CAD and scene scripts
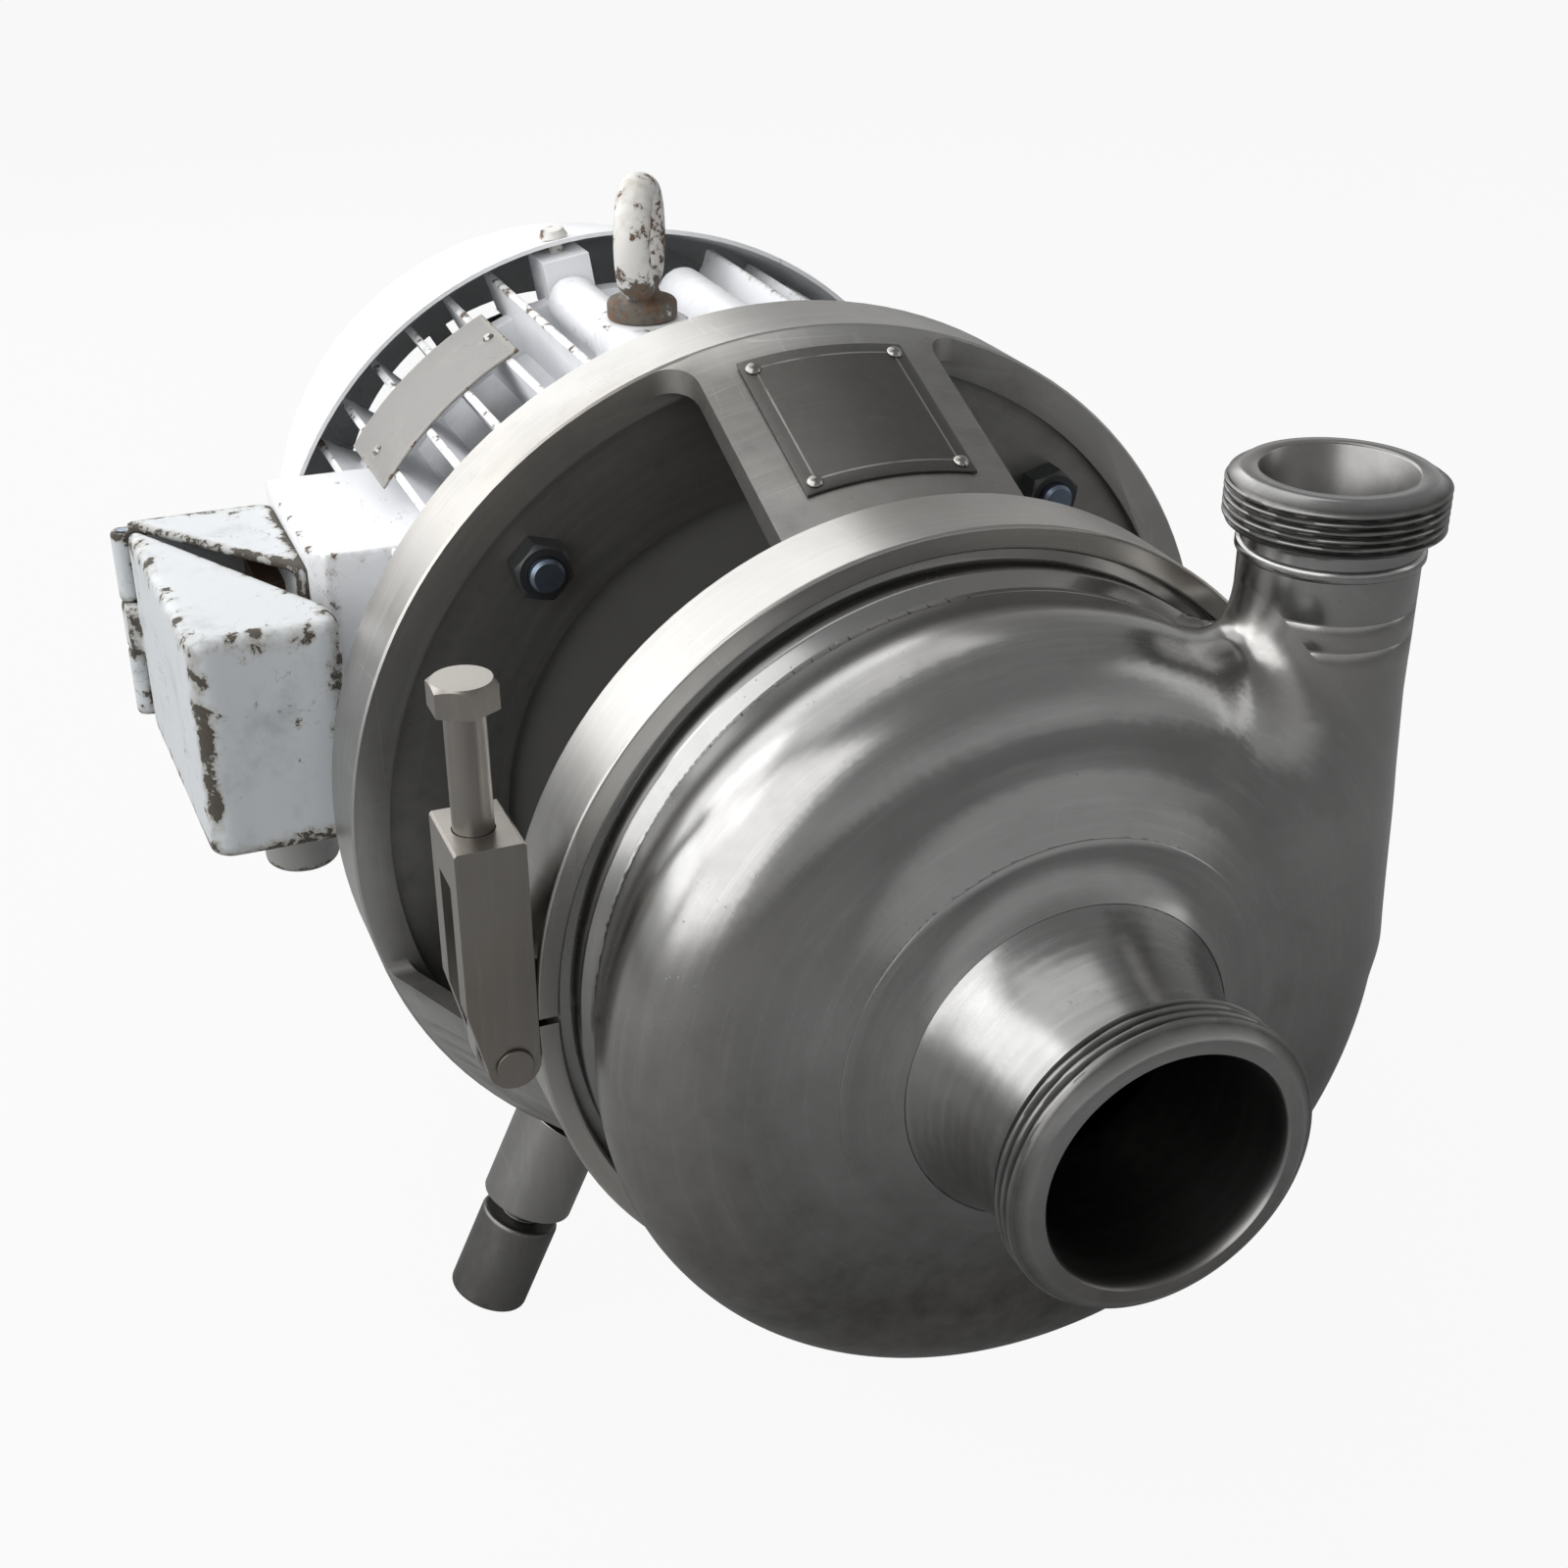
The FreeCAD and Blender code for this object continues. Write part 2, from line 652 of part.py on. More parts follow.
def casing():
    """Volute casing with both threaded ports."""
    wall = CASING_WALL
    shoulder_turn = CASING_SHOULDER_R - DOME_R
    neck_middle_y = (SUCTION_THREAD_END + SUCTION_ROOT_Y) / 2 + SUCTION_BELLY
    body = turned([
        (0, 0),
        (SUCTION_FACE_R, 0),
        (SUCTION_THREAD_R, SUCTION_LEAD_IN),
        (SUCTION_THREAD_R, SUCTION_THREAD_END),
        (SUCTION_NECK_R, SUCTION_THREAD_END + SUCTION_RELIEF),
        ((SUCTION_NECK_R + SUCTION_NECK_BULGE, neck_middle_y), (SUCTION_ROOT_R, SUCTION_ROOT_Y)),
        ((SUCTION_ROOT_R + SUCTION_FLARE, STEP_Y - SUCTION_FLARE_DIP), (STEP_R, STEP_Y)),
        (STEP_R, STEP_Y + STEP_HEIGHT),
        (DOME_R, DOME_Y),
        quarter(DOME_R, DOME_Y, shoulder_turn),
        (CASING_SHOULDER_R, CASING_SHOULDER_Y),
        (CASING_RIM_R, CASING_RIM_Y),
        (CASING_RIM_R, STACK_FRONT - FLANGE_TAPER),
        (STACK_R, STACK_FRONT),
        (STACK_R, STACK_CASING_REAR),
        (0, STACK_CASING_REAR),
    ])
    top = DISCHARGE_TOP
    thread_bottom = top - DISCHARGE_THREAD_END
    collar_bottom = top - DISCHARGE_COLLAR_DROP - DISCHARGE_COLLAR_WIDTH
    solid = joined([
        body,
        volute_tube(0.0),
        discharge_at(0, DISCHARGE_TAPER_TOP, VOLUTE_END_R, DISCHARGE_NECK_R),
        discharge_at(DISCHARGE_TAPER_TOP, thread_bottom, DISCHARGE_NECK_R, DISCHARGE_NECK_R),
        discharge_at(collar_bottom, collar_bottom + DISCHARGE_COLLAR_WIDTH,
                     DISCHARGE_COLLAR_R, DISCHARGE_COLLAR_R),
        discharge_at(thread_bottom, top - DISCHARGE_LEAD_IN,
                     DISCHARGE_THREAD_R, DISCHARGE_THREAD_R),
        discharge_at(top - DISCHARGE_LEAD_IN, top, DISCHARGE_THREAD_R, DISCHARGE_FACE_R),
    ])
    inside = turned([
        (0, -EDGE),
        (SUCTION_BORE_R, -EDGE),
        (SUCTION_BORE_R, STEP_Y),
        (SUCTION_BORE_R + INLET_FLARE, STEP_Y + INLET_FLARE_LENGTH),
        (DOME_R, DOME_Y + wall),
        quarter(DOME_R, DOME_Y + wall, shoulder_turn - wall),
        (CASING_SHOULDER_R - wall, CASING_SHOULDER_Y),
        (CASING_REAR_BORE_R, CASING_SHOULDER_Y + wall),
        (CASING_REAR_BORE_R, STACK_CASING_REAR + EDGE),
        (0, STACK_CASING_REAR + EDGE),
    ])
    hollow = [
        inside,
        volute_tube(wall),
        discharge_at(0, DISCHARGE_TAPER_TOP, VOLUTE_END_R - wall, DISCHARGE_BORE_R),
        discharge_at(DISCHARGE_TAPER_TOP - EDGE, top + EDGE, DISCHARGE_BORE_R, DISCHARGE_BORE_R),
        oring_groove(ORING_R + SEAT),
    ]
    for shape in hollow:
        solid = solid.cut(shape)
    keep("volute_casing", single(solid))
    keep("casing_oring", oring_groove(ORING_R))


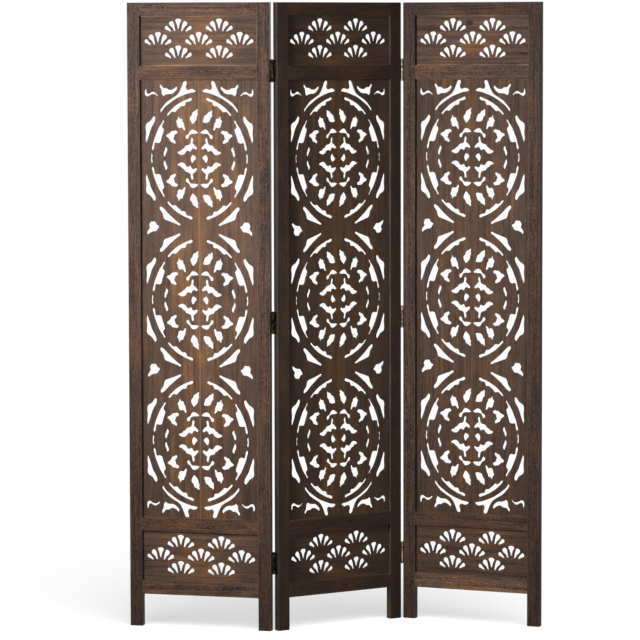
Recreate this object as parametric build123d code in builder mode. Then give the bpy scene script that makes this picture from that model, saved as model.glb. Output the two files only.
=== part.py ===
"""A three-leaf folding jali screen: three carved wooden leaves joined by six butt hinges.

Millimetres. +X runs along the screen, the front faces -Y and +Z is up. The origin is on
the floor, under the middle of the standing screen.

Each leaf is made in its own frame, with x across it from its left edge, y from its front
face to its back face and z up from the floor. It is then turned to its heading.
"""
from build123d import *
import math
import os

# ---------------------------------------------------------------- the leaves
leaf_height = 1700.0
leaf_width = 400.0
leaf_thickness = 20.0
stile_width = 35.5
top_rail_height = 35.0
rail_height = 37.5  # upper middle, lower middle and bottom rails
fan_opening_height = 135.5  # openings of the top and bottom frets
leg_height = 89.0
outer_arris_radius = 1.5
inner_arris = 0.8  # small bevel round every opening
foot_chamfer = 1.2

# ---------------------------------------------------------------- joinery
groove_depth = 8.0
tenon_length = 18.0
tenon_thickness = 8.0
tenon_shoulder = 1.0  # wood left between a tenon and the panel groove
tenon_clearance = 0.1
fret_thickness = 5.0
fret_tongue_thickness = 3.0  # the thinned edge that stands in the grooves
fret_shadow_gap = 0.8  # between the full thickness of a fret and the frame round it
fret_arris = 0.8
fret_side_clearance = 0.1
fret_edge_play = 0.5  # left at the bottom of the groove, so the panel can move

# ---------------------------------------------------------------- how it stands
left_fold_angle = 132.6  # between the left and middle leaves; 180 is flat
right_fold_angle = 124.2  # between the middle and right leaves
middle_heading = 34.4

# ---------------------------------------------------------------- hinges
hinge_end_distance = 183.5  # from the leaf's top and from the floor to a hinge's middle
middle_hinge_drop = 12.0  # below the leaf's half height
hinge_length = 60.0
knuckle_count = 5
knuckle_radius = 2.5
knuckle_gap = 0.3
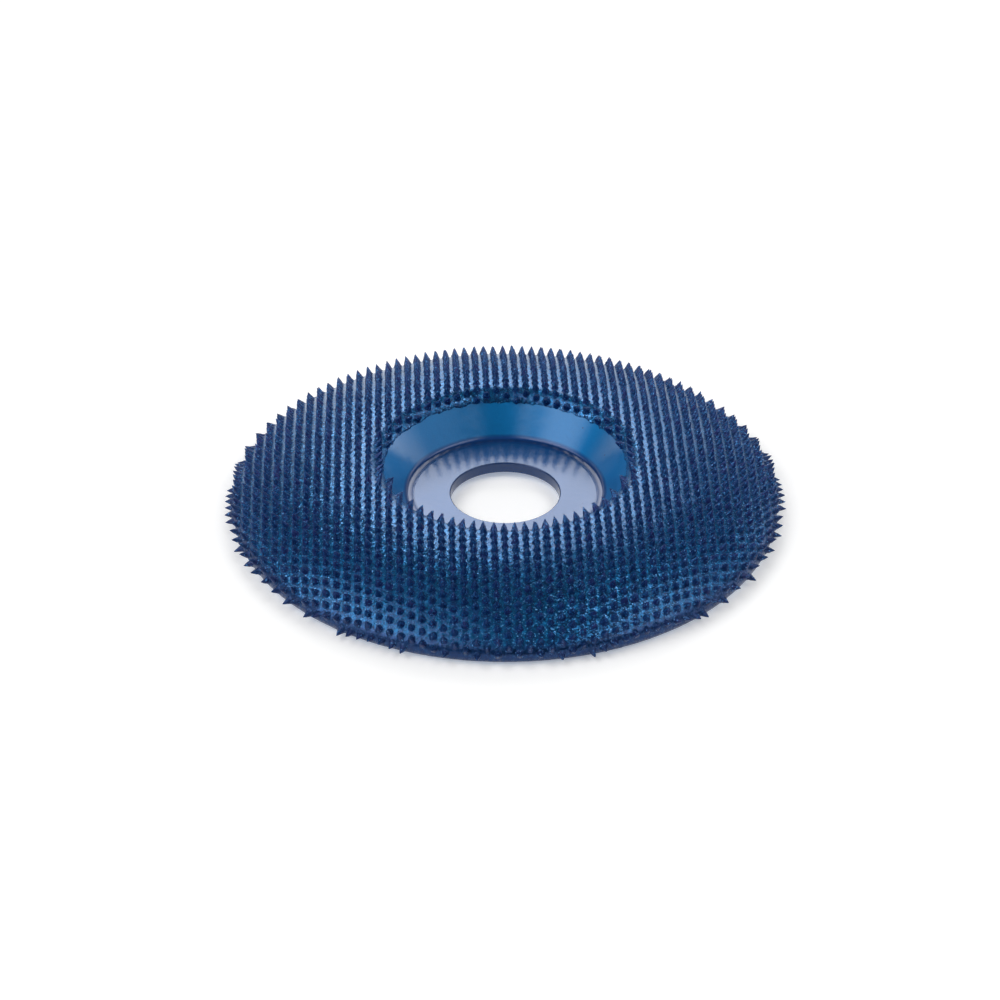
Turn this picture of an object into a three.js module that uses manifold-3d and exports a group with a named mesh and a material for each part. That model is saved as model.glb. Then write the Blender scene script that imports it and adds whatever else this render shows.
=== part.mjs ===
// Angle grinder carving disc, 114.3 mm, depressed centre, working face up.
// A pressed steel body carries a brazed facing set with straight staggered rows of sharp
// carbide teeth. Units are mm. +Z is the axis of the bore and z = 0 is the plane that the
// rim rests on. The tooth rows run along Y, turned a little anticlockwise seen from above.
import * as THREE from 'three';
import { mergeVertices } from 'three/addons/utils/BufferGeometryUtils.js';
import Module from 'manifold-3d';

// Hub plate and the cone that rises from it to the working face.
const BORE_RADIUS = 11.1125;
const HUB_TOP = 3.6;
const HUB_THICKNESS = 2.35;
const EDGE_BREAK = 0.25;
const CONE_FOOT_RADIUS = 20.15;
const CONE_SLOPE = THREE.MathUtils.degToRad(54.9);
const CONE_FILLET = 1.3;
const FILLET_STEPS = 3;

// The working face in section: lip round over the cone, shallow dome, round nose at the rim.
const LIP_RADIUS = 3.75;
const LIP_CENTRE = { r: 28, z: 8.25 };
const NOSE_RADIUS = 2.1;
const NOSE_CENTRE = { r: 53.15, z: NOSE_RADIUS };
const CREST = LIP_CENTRE.z + LIP_RADIUS;
const DOME_RADIUS = domeRadius();
const DOME_CENTRE_Z = CREST - DOME_RADIUS;
const NOSE_START_ANGLE = Math.asin((NOSE_CENTRE.r - LIP_CENTRE.r) / (DOME_RADIUS - NOSE_RADIUS));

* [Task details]
Return the whole listing, word for word, and leave out every picture.

* [Reply]
The FreeCAD and Blender code for this object continues. Write part 2, from line 652 of part.py on. More parts follow.
def casing():
    """Volute casing with both threaded ports."""
    wall = CASING_WALL
    shoulder_turn = CASING_SHOULDER_R - DOME_R
    neck_middle_y = (SUCTION_THREAD_END + SUCTION_ROOT_Y) / 2 + SUCTION_BELLY
    body = turned([
        (0, 0),
        (SUCTION_FACE_R, 0),
        (SUCTION_THREAD_R, SUCTION_LEAD_IN),
        (SUCTION_THREAD_R, SUCTION_THREAD_END),
        (SUCTION_NECK_R, SUCTION_THREAD_END + SUCTION_RELIEF),
        ((SUCTION_NECK_R + SUCTION_NECK_BULGE, neck_middle_y), (SUCTION_ROOT_R, SUCTION_ROOT_Y)),
        ((SUCTION_ROOT_R + SUCTION_FLARE, STEP_Y - SUCTION_FLARE_DIP), (STEP_R, STEP_Y)),
        (STEP_R, STEP_Y + STEP_HEIGHT),
        (DOME_R, DOME_Y),
        quarter(DOME_R, DOME_Y, shoulder_turn),
        (CASING_SHOULDER_R, CASING_SHOULDER_Y),
        (CASING_RIM_R, CASING_RIM_Y),
        (CASING_RIM_R, STACK_FRONT - FLANGE_TAPER),
        (STACK_R, STACK_FRONT),
        (STACK_R, STACK_CASING_REAR),
        (0, STACK_CASING_REAR),
    ])
    top = DISCHARGE_TOP
    thread_bottom = top - DISCHARGE_THREAD_END
    collar_bottom = top - DISCHARGE_COLLAR_DROP - DISCHARGE_COLLAR_WIDTH
    solid = joined([
        body,
        volute_tube(0.0),
        discharge_at(0, DISCHARGE_TAPER_TOP, VOLUTE_END_R, DISCHARGE_NECK_R),
        discharge_at(DISCHARGE_TAPER_TOP, thread_bottom, DISCHARGE_NECK_R, DISCHARGE_NECK_R),
        discharge_at(collar_bottom, collar_bottom + DISCHARGE_COLLAR_WIDTH,
                     DISCHARGE_COLLAR_R, DISCHARGE_COLLAR_R),
        discharge_at(thread_bottom, top - DISCHARGE_LEAD_IN,
                     DISCHARGE_THREAD_R, DISCHARGE_THREAD_R),
        discharge_at(top - DISCHARGE_LEAD_IN, top, DISCHARGE_THREAD_R, DISCHARGE_FACE_R),
    ])
    inside = turned([
        (0, -EDGE),
        (SUCTION_BORE_R, -EDGE),
        (SUCTION_BORE_R, STEP_Y),
        (SUCTION_BORE_R + INLET_FLARE, STEP_Y + INLET_FLARE_LENGTH),
        (DOME_R, DOME_Y + wall),
        quarter(DOME_R, DOME_Y + wall, shoulder_turn - wall),
        (CASING_SHOULDER_R - wall, CASING_SHOULDER_Y),
        (CASING_REAR_BORE_R, CASING_SHOULDER_Y + wall),
        (CASING_REAR_BORE_R, STACK_CASING_REAR + EDGE),
        (0, STACK_CASING_REAR + EDGE),
    ])
    hollow = [
        inside,
        volute_tube(wall),
        discharge_at(0, DISCHARGE_TAPER_TOP, VOLUTE_END_R - wall, DISCHARGE_BORE_R),
        discharge_at(DISCHARGE_TAPER_TOP - EDGE, top + EDGE, DISCHARGE_BORE_R, DISCHARGE_BORE_R),
        oring_groove(ORING_R + SEAT),
    ]
    for shape in hollow:
        solid = solid.cut(shape)
    keep("volute_casing", single(solid))
    keep("casing_oring", oring_groove(ORING_R))


Recreate this object as parametric build123d code in builder mode. Then give the bpy scene script that makes this picture from that model, saved as model.glb. Output the two files only.
=== part.py ===
"""A three-leaf folding jali screen: three carved wooden leaves joined by six butt hinges.

Millimetres. +X runs along the screen, the front faces -Y and +Z is up. The origin is on
the floor, under the middle of the standing screen.

Each leaf is made in its own frame, with x across it from its left edge, y from its front
face to its back face and z up from the floor. It is then turned to its heading.
"""
from build123d import *
import math
import os

# ---------------------------------------------------------------- the leaves
leaf_height = 1700.0
leaf_width = 400.0
leaf_thickness = 20.0
stile_width = 35.5
top_rail_height = 35.0
rail_height = 37.5  # upper middle, lower middle and bottom rails
fan_opening_height = 135.5  # openings of the top and bottom frets
leg_height = 89.0
outer_arris_radius = 1.5
inner_arris = 0.8  # small bevel round every opening
foot_chamfer = 1.2

# ---------------------------------------------------------------- joinery
groove_depth = 8.0
tenon_length = 18.0
tenon_thickness = 8.0
tenon_shoulder = 1.0  # wood left between a tenon and the panel groove
tenon_clearance = 0.1
fret_thickness = 5.0
fret_tongue_thickness = 3.0  # the thinned edge that stands in the grooves
fret_shadow_gap = 0.8  # between the full thickness of a fret and the frame round it
fret_arris = 0.8
fret_side_clearance = 0.1
fret_edge_play = 0.5  # left at the bottom of the groove, so the panel can move

# ---------------------------------------------------------------- how it stands
left_fold_angle = 132.6  # between the left and middle leaves; 180 is flat
right_fold_angle = 124.2  # between the middle and right leaves
middle_heading = 34.4

# ---------------------------------------------------------------- hinges
hinge_end_distance = 183.5  # from the leaf's top and from the floor to a hinge's middle
middle_hinge_drop = 12.0  # below the leaf's half height
hinge_length = 60.0
knuckle_count = 5
knuckle_radius = 2.5
knuckle_gap = 0.3
Turn this picture of an object into a three.js module that uses manifold-3d and exports a group with a named mesh and a material for each part. That model is saved as model.glb. Then write the Blender scene script that imports it and adds whatever else this render shows.
=== part.mjs ===
// Angle grinder carving disc, 114.3 mm, depressed centre, working face up.
// A pressed steel body carries a brazed facing set with straight staggered rows of sharp
// carbide teeth. Units are mm. +Z is the axis of the bore and z = 0 is the plane that the
// rim rests on. The tooth rows run along Y, turned a little anticlockwise seen from above.
import * as THREE from 'three';
import { mergeVertices } from 'three/addons/utils/BufferGeometryUtils.js';
import Module from 'manifold-3d';

// Hub plate and the cone that rises from it to the working face.
const BORE_RADIUS = 11.1125;
const HUB_TOP = 3.6;
const HUB_THICKNESS = 2.35;
const EDGE_BREAK = 0.25;
const CONE_FOOT_RADIUS = 20.15;
const CONE_SLOPE = THREE.MathUtils.degToRad(54.9);
const CONE_FILLET = 1.3;
const FILLET_STEPS = 3;

// The working face in section: lip round over the cone, shallow dome, round nose at the rim.
const LIP_RADIUS = 3.75;
const LIP_CENTRE = { r: 28, z: 8.25 };
const NOSE_RADIUS = 2.1;
const NOSE_CENTRE = { r: 53.15, z: NOSE_RADIUS };
const CREST = LIP_CENTRE.z + LIP_RADIUS;
const DOME_RADIUS = domeRadius();
const DOME_CENTRE_Z = CREST - DOME_RADIUS;
const NOSE_START_ANGLE = Math.asin((NOSE_CENTRE.r - LIP_CENTRE.r) / (DOME_RADIUS - NOSE_RADIUS));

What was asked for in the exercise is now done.